Elizabeth goes to the aid of her husband.

9 Pounder cannon.

The Allies had 127 cannon at Waterloo.

It was a wonderful Saturday afternoon spent wandering the various galleries and castle grounds with my son and his friend. Well worth a visit if you ever find yourself in the Erne county and Enniskillen.

5 comments:

Peter Molloy said...

Many thanks for the kind words! Did we get a chance to chat on the day?

Declan said...

Peter I was the chap who asked the question " Could the little man ever have won the campaign ". He had two hopes and one of them was not Bob.

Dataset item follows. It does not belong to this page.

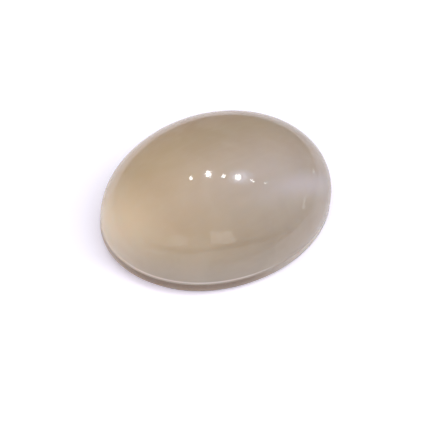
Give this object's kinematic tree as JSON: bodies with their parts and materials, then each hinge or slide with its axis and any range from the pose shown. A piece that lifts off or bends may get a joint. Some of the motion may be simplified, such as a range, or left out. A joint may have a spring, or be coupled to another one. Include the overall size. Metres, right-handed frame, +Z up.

If you are ever in the Erne county giving another lecture on a similar subject please let me know and I can get a crew to attend. Really enjoyed your talk.

Declan said...

Just realised you are a grognard Peter. Next time you are up we need to get a game on the table.

Peter Molloy said...

Ah, of course, I can place you now, Declan! You had your son with you at the front, didn't you? You're very kind - to be perfectly honest, I really dread any kind of public speaking, so it's really nice to get positive feedback!

I'm probably more of an aspirational wargamer than anything else. My biggest problem has always been just getting on with it and putting paint on the figures!

It looks like a great group you have up there. Do you meet in Enniskillen itself?

Declan said...

Peter we meet at each other homes and at a local community centre in Tempo just outside Enniskillen.